__Written exercise__: Go through the material below and copy each line where the word "import" appears.

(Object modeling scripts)

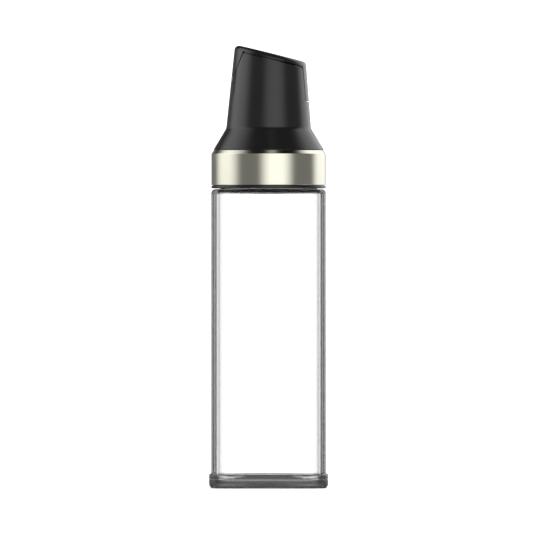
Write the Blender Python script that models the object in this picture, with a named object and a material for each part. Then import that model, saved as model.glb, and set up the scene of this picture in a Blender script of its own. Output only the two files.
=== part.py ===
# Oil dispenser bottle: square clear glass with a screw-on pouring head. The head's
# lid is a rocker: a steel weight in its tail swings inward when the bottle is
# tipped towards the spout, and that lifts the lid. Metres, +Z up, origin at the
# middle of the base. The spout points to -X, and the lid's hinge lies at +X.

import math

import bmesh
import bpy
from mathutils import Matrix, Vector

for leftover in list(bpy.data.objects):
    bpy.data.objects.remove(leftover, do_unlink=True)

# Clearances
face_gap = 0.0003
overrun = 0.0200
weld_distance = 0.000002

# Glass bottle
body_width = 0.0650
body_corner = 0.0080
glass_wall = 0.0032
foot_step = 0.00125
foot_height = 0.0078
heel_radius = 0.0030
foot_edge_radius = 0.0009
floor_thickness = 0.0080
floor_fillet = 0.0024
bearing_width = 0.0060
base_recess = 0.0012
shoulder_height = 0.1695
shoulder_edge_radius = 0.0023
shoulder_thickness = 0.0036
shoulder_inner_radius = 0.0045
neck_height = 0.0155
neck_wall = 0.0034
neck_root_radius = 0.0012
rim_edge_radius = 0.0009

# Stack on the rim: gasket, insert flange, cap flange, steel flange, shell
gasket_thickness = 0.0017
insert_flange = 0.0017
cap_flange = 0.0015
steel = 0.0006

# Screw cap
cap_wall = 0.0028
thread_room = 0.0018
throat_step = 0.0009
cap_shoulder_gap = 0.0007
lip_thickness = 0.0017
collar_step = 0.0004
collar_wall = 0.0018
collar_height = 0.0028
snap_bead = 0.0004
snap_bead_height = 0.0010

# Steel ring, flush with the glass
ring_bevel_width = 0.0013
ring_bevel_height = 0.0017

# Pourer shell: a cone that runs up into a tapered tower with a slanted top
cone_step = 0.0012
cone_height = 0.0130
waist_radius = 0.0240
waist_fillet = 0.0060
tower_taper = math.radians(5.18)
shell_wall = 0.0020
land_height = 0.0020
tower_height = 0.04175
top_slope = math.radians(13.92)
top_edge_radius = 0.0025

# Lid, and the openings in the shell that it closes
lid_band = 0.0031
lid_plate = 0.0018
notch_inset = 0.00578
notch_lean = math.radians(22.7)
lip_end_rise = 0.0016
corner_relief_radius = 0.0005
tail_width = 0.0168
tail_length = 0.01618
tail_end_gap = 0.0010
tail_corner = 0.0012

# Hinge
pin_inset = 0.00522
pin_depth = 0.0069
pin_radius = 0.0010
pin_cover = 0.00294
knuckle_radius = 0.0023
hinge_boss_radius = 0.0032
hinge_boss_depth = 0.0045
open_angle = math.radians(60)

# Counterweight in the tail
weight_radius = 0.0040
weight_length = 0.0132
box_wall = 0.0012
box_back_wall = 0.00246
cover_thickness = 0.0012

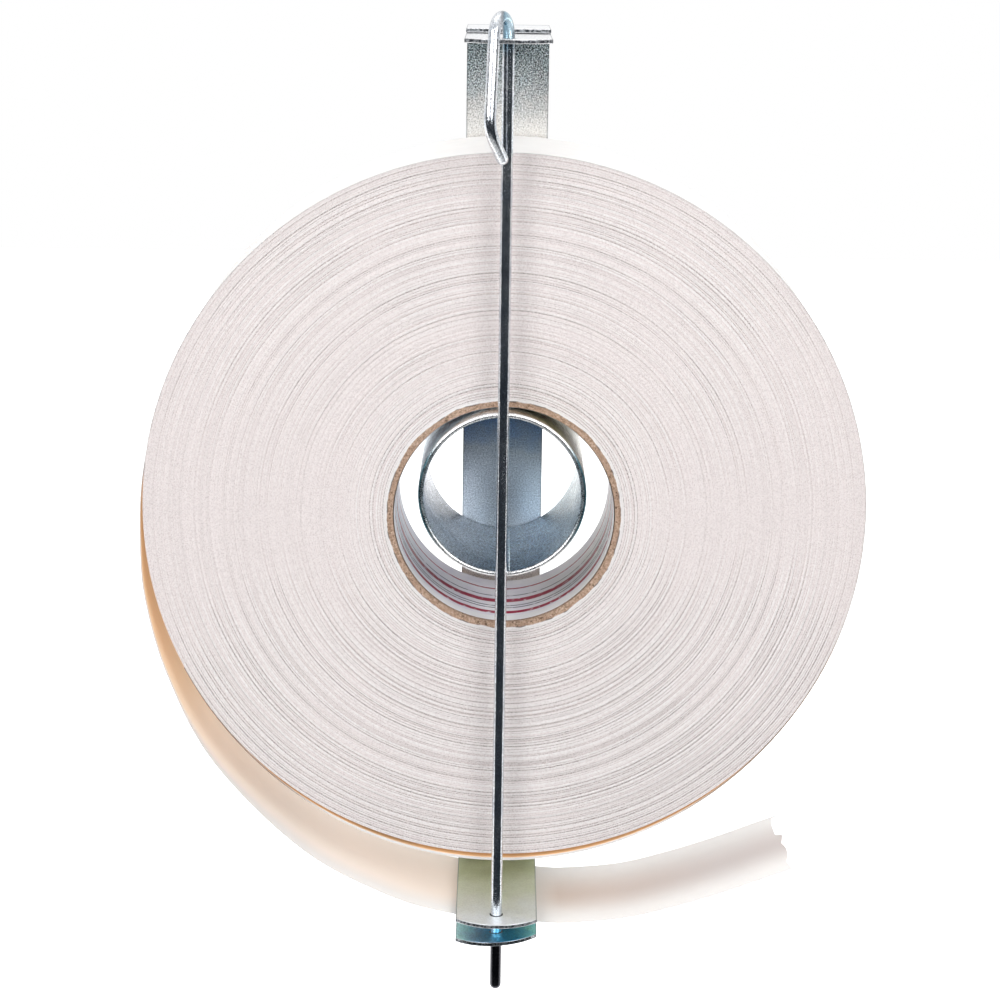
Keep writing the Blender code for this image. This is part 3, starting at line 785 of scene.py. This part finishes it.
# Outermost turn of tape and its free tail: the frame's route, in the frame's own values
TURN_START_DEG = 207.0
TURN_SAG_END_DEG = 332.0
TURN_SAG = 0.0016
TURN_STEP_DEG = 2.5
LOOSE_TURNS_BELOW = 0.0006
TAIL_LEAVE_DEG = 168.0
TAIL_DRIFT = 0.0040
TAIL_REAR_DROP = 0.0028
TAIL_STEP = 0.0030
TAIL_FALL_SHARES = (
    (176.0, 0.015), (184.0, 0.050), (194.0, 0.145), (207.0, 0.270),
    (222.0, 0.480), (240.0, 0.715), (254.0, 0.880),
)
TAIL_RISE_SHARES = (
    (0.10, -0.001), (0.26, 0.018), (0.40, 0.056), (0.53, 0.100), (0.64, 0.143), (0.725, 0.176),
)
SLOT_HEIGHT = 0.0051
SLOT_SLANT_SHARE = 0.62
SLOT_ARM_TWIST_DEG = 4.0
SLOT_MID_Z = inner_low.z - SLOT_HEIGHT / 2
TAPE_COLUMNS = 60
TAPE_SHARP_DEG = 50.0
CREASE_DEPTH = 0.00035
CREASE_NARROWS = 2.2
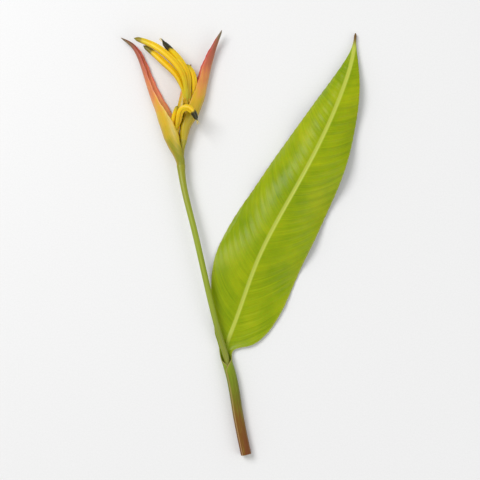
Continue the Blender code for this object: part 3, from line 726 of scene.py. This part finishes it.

__The reply__:
Write the Blender Python script that models the object in this picture, with a named object and a material for each part. Then import that model, saved as model.glb, and set up the scene of this picture in a Blender script of its own. Output only the two files.
import math
import bmesh
import bpy
from mathutils import Matrix, Vector